Being a Devil in the detail sort of person though I was struck by one of their tables (Table 2 for those that can get behind the paywall). This gives, among other things, for both sexes and for  10 year birth cohorts the percentage obtaining at least an undergraduate degree. Naturally I was interested in my own birth cohort, which in 2014 - the year the data pertain to - was the 53 to 62 year olds. 

According to Wakeling & Laurison in that cohort 22% of  UK women & 25% of UK men had at least an u/g degree (the standard error for both figures is less than 1%). That brought me up sharp. Can this really be true? It certainly doesn't chime with my subjective experience. A back of the fag packet calculation suggested to me that in 1979 about 6% of my own school cohort transitioned at age 18 into some form of higher education (university, polytechnic or degree awarding college of higher education). Now one should be very wary of generalizing from one's personal experience and my secondary school was not noted for its academic prowess, but could my experience have been so atypical?

That sent me off in search of some facts. Now the cohort aged 53-62 in 2014 were born  between 1952 and 1961 and would have first had the opportunity to enter university (at least an English and Welsh university) between 1970 and 1979. Single year cohort specific participation rates are difficult to come by and for various reasons are subject to a good bit of approximation. The best source I could quickly find was the 1997 Dearing Report which, for good or ill, set the course on which UK HE has since been travelling. If there is an authoritative source this is it. Dearing in Table 1.1 gives the following HE participation rates for 'the standard 18 year old cohort': 1970  8% and 1980 12%.  Let's assume these numbers are broadly accurate. How can we reconcile them with the numbers that Wakeling & Laurison report for the same cohorts in 2014? The LFS numbers they rely on are roughly  twice as large. This is a truly massive difference.

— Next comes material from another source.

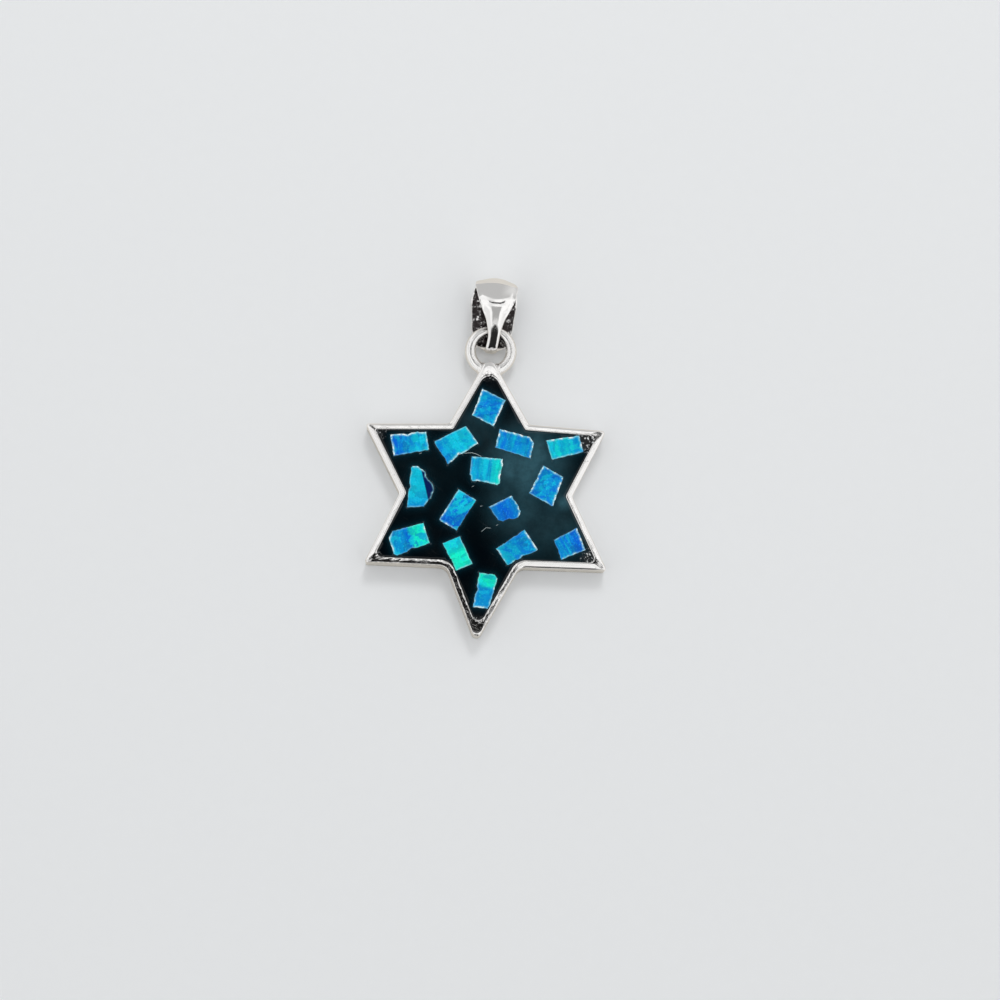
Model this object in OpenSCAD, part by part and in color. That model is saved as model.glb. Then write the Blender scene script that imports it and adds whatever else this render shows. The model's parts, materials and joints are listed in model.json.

There are a number of possibilities. Let's start with the least likely. It could be that net migration massively favours graduates over non graduates. Perhaps we import smart people and export the less educationally accomplished.  There could be something in this but it is unlikely to account for a difference of this order of magnitude.

Much more likely is that a proportion of the 18 year old cohort enters higher education later on in life. They take Open University courses, get sponsored by their employer or return to education after having children. This is plausible, in fact it is more or less certain that the Dearing numbers must be a lower bound.  But can it be true that something like this doubled the proportion of graduates in a birth cohort? If it did then this is a truly big story and we should be hearing much more about the success of the UK's 'alternative routes'. But again I'm sceptical. Fantastic as the OU and access courses are I just don't believe they doubled the proportion of a birth cohort with a university degree.

So have Wakeling & Laurison got it wrong? No, or not entirely. However their numbers are, I think, not quite what they seem. It's easy to go to the 2014 Labour Force Surveys (their source) and look at the numbers oneself.  The LFS contains a number of sources of information on 'university degrees'.  For example the variable  QUAL_1 tells us whether a respondent has a 'Degree level qualification including foundation degrees, graduate membership of a professional institute, PGCE, or higher'. If we look at the cohort specific rates of obtaining this level of qualification it matches pretty closely Wakeling & Laurison's numbers.

QUAL_1 is a very generous definition of what counts as an undergraduate degree. Foundation level degrees are emphatically not Bachelor levels degrees. They are, by design vocational and offered by all sorts of providers including McDonalds (I'm not joking). The requirements for graduate membership of a professional institute are  rather flexible and it is entirely possible for someone to obtain such an honour without ever darkening the doors of an higher education institution. 

It also worries me that this indicator is likely to be misleading when applied to a historical sequence of birth cohorts. When I left school in 1979  common destinations were nursing training or a non degree level training course for primary school teaching. You didn't need a degree to enter either of these professions. Now things have changed and nursing and teaching are all graduate  professions. I wonder how the LFS deals with this? Is a nursing qualification acquired in 1981 retrospectively awarded degree level status?

Fortunately there are other indicators in the LFS that more reliably establish whether someone has obtained a genuine u/g degree. DEGCLS7 for instance records the class of degree awarded and on the assumption that 'Does not apply' indicates that the respondent doesn't have an u/g degree this gives an estimate of 18% for the 1961 birth cohort. This still looks high to me, but it moves the number in the right direction. Other indicators give roughly similar numbers.

That then leaves us with the et alors? It's possible that overestimating the proportion with an  u/g doesn't do much damage to Wakeling & Laurison's argument. It's also possible that it muddies the interpretation of the social class background coefficients.  Part of the argument relies on conditioning on holding an undergraduate degree and then showing that there are still differences in the likelihood of acquiring a postgraduate qualification or a higher social class position  by social class background. If the selected subset of apparent u/g  holders actually contains a high proportion of people who don't have a genuine u/g degree and these latter are more likely to be people of working class origin then the disadvantage this reveals is not about transiting from an u/g to a p/g degree but about obtaining entry to a university in the first place.

As I said at the beginning. The Devil is in the details.